Elle est aussi une vulgarisatrice exemplaire et une pédagogue efficace pour défendre ce qui lui tient à cœur. Son court texte pour la revue Jeu « Théâtre et féminisme au Québec » (2005) en est un bon exemple. Avec sa grande concision, il demeure un outil pertinent en classe 20 ans plus tard. Je retiens cette phrase qu’elle me répétait pendant ma rédaction de thèse : « Trop d’arbres cachent la forêt. » Faire très long peut diluer l’essentiel et le rendre invisible. Les publications les plus fortes de Lucie Robert pour leur teneur théorique sont aussi très concises. Je pense en particulier à deux courts textes de théorie du vernaculaire dans la dramaturgie québécoise, « La langue du théâtre » en 1997 et, celui au titre fameux, « La langue est la métaphore de l’histoire », en 1998. Malheureusement, la version initiale longue (et néanmoins brillante) de ces travaux a seulement été éditée en langue anglaise, en 1995.

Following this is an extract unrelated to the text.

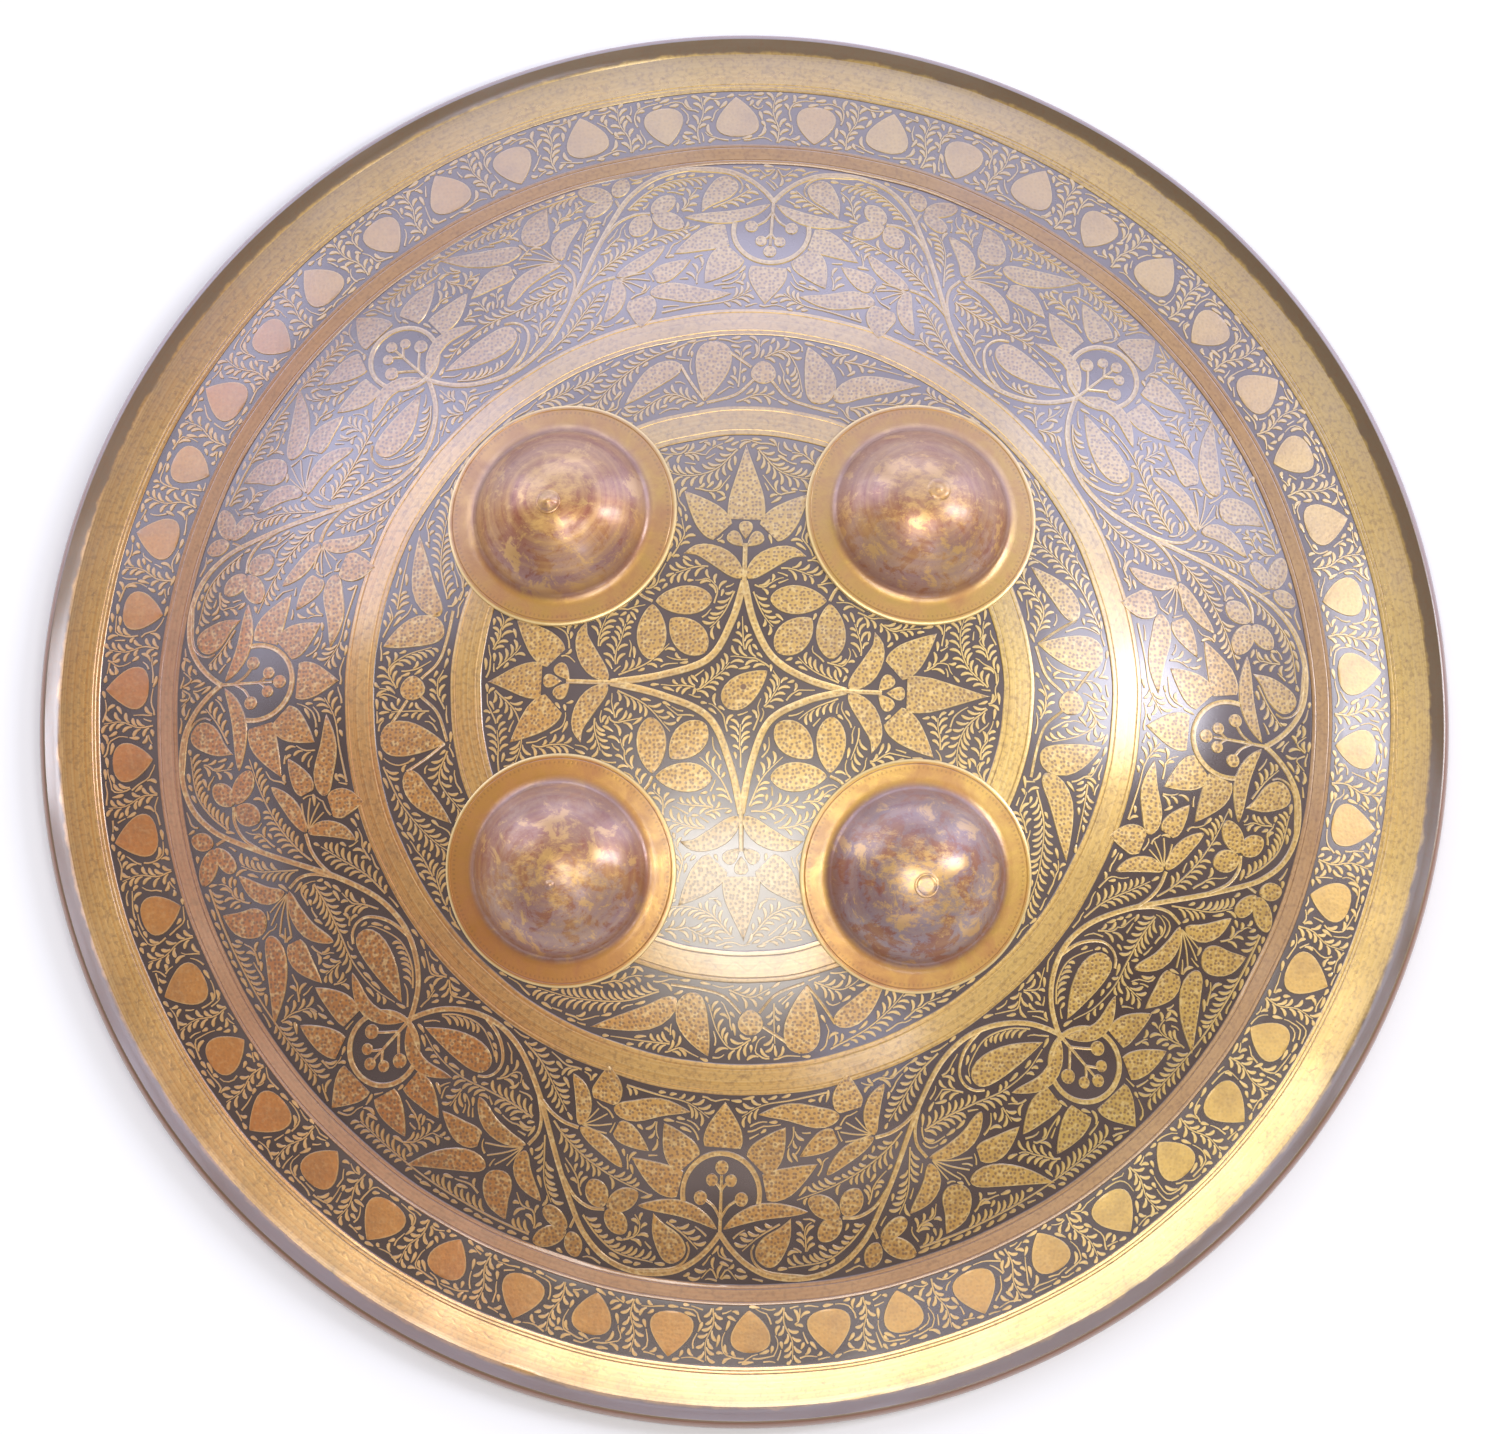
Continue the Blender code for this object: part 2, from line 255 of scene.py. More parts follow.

Parmi les exploits de Lucie Robert, notons sa couverture de l’actualité de la littérature dramatique grâce à la chronique qu’elle a tenue à la revue universitaire Voix et Images pendant plus de trente ans, de 1985 à 2021. C’est dire à quel point elle a été fidèle à la dramaturgie tout au long de sa carrière universitaire. Depuis son intronisation comme historienne à la Société des Dix, elle continue aussi, pour notre plus grand plaisir, de publier abondamment en histoire du théâtre.
En terminant, je peux témoigner du fait que non seulement Lucie Robert fut une professeure exceptionnelle, structurée et structurante, mais aussi une des plus grandes chercheuses en théâtre que le Québec ait connu. À titre personnel, je tiens à dire que ses grandes idées, théoriques, son engagement à l’égard de la profession universitaire, son intégrité et sa sensibilité continuent de m’inspirer. Je crois d’ailleurs que si la SQET l’honore aujourd’hui, c’est que nous sommes tous·te·s convaincu·e·s qu’elle est susceptible d’en inspirer beaucoup d’autres et qu’elle constitue un modèle en particulier pour ceux et celles qui arrivent aux études théâtrales par le biais de la littérature. Merci, Lucie, pour tout ce que tu as fait pour les études théâtrales!